The market for clay pipes is virtually limited to sewage and effluent disposal. Plastic dominates the small diameter pipe market and concrete, the very large diameters. Clay remains the preferred product for mid range diameter pipes for use in industrial and roadway applications. Consequently, UK production of clay pipes has declined from circa 500,000t/pa in the late 1970s to around 100,000t/pa.
During the 20th century, clay roof tiles gradually lost their share of the pitched roof market in the UK to concrete products, and, by the 1970s, concrete accounted for 80% of all pitched roof areas with clay at five per cent. Clay could not compete on cost and the concrete sector developed larger format, fully interlocking tiles which enabled lower pitch and reduced building and installation costs.
The companies that have retained a presence in this sector have invested in technology to produce plain, fully overlapping tiles and some profiled format tiles to save on manufacturing costs. Following investment, a small increase, from five to eight per cent, in market share has been achieved.
In mainland Europe, clay roof tiles dominate the market and the concrete share appears to continue to decline.
The refractories sector differs from the others in that the products are of higher value, technically specialised and compete in an international market. Clay-based products constitute about 10% of refractories made in the UK, compared with over 50% in the late 1970s. They have become obsolete in certain applications due to process changes and have been replaced by higher quality and more cost effective products such as high alumina.The iron and steel industry accounts for roughly 75% of all refractory consumption. Advances in steelmaking processes and improved refractory products, particularly basic, high alumina and specialised ceramics, led to a reduction in total shaped products manufacture from 800,000t in the late 1970s to 400,000t by 1990.

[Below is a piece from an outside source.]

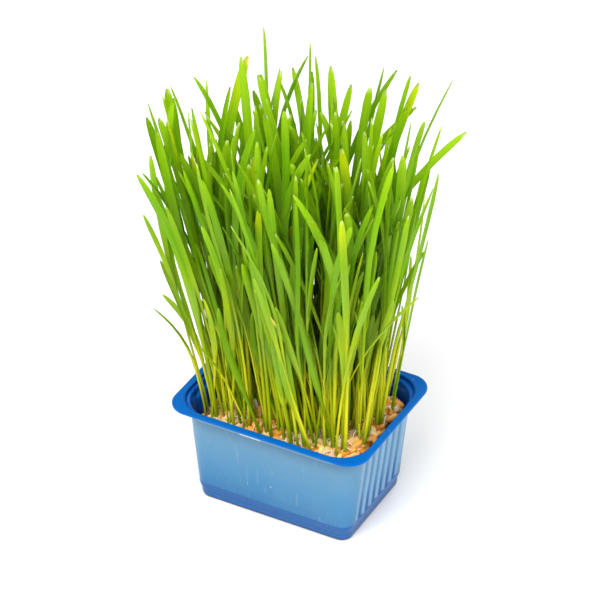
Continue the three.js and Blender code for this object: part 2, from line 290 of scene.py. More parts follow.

Since 1990, the total tonnage of shaped products produced has reduced further to around 100,000t. The decline results from:
• UK Steel production falling by ~50%.
• Some of the refractory operations becoming part of multinational organisations, with a global spread of manufacturing facilities.
• Further improvements in refractory properties and process control, leading to reduced refractory consumption.
• Importation of low priced products.
• Businesses exiting the sector or reducing investment in capital intensive process plants.
The market for brick has remained more resilient than the other sectors. There are three main application product qualities
– facings, commons and engineers. Vast quantities of common bricks were produced post-1945 for re-building and for internal walls until this application was lost to concrete in the 1960s, and commons now account for about 12% of the market. Engineering bricks, which are supplied solely to a technical specification, account for nine per cent of the market.
Trends in the demand for UK produced brick are shown in the image, above right. Clay brick is the preferred material for cladding houses – a sector which consumes around 70% of the product. The decline in demand for facing bricks over the past five years results from –
• The change in mix of dwelling types, with a fall in the proportion of detached houses. These typically have 8,000 bricks/unit. The number of flats, which on average have 2,000 bricks/unit, has risen to over 50%.
• Imports of bricks accounted for nearly 10% of the total UK facing brick market by the end of 2007. Volumes have markedly dropped in the latest recession and the proportion of the market held by imports decreased to 6.5% during the second half of 2009.
• The current slump in house building. Brick demand fell during the recession by 42% to bottom out at 1.4bln. Two million new homes are required over the next decade, and there is a need to replace a significant proportion of the existing housing stock. Further support for a recovery in the brick market comes from the Government target for new social housing of 45,000 units per anum by 2011, compared with a current level of 24,000 units.
One reason for the decline in employee numbers is investment in highly automated, large capacity extruded and soft mud factories.
Modern kilns typically have a capacity of around 200,000t/pa of fired product (60-100 million British Standard size bricks). This compares with 50,000-100,000t/pa capacity for kilns built in the early 1970s for which the unit energy consumption was about double. Robotic handling of bricks was introduced in the mid 1990s to bring greater reliability and flexibility. The investments have also led to a widening aesthetic character.
Changes in building design are already providing opportunities for a broader range of clay products, including rain screen cladding tiles, brick slips for pre-assembled panels and re-cladding existing buildings, with a wider range of brick sizes and shapes to provide architects with greater design opportunities.
The most interesting potential development for the UK is the use of solid external walls constructed from large clay blocks with high insulating properties. Thin bed mortar joints and high density clay blocks are being used for internal walls to provide a high level of sound insulation. Such building systems are well established and proven in mainland Europe.
Future success will depend on the quality, ability, enthusiasm and commitment of people within the industry. Investment in education and training at all management and supervisory levels will be essential to ensure the skills are available to progress the necessary product and process innovation.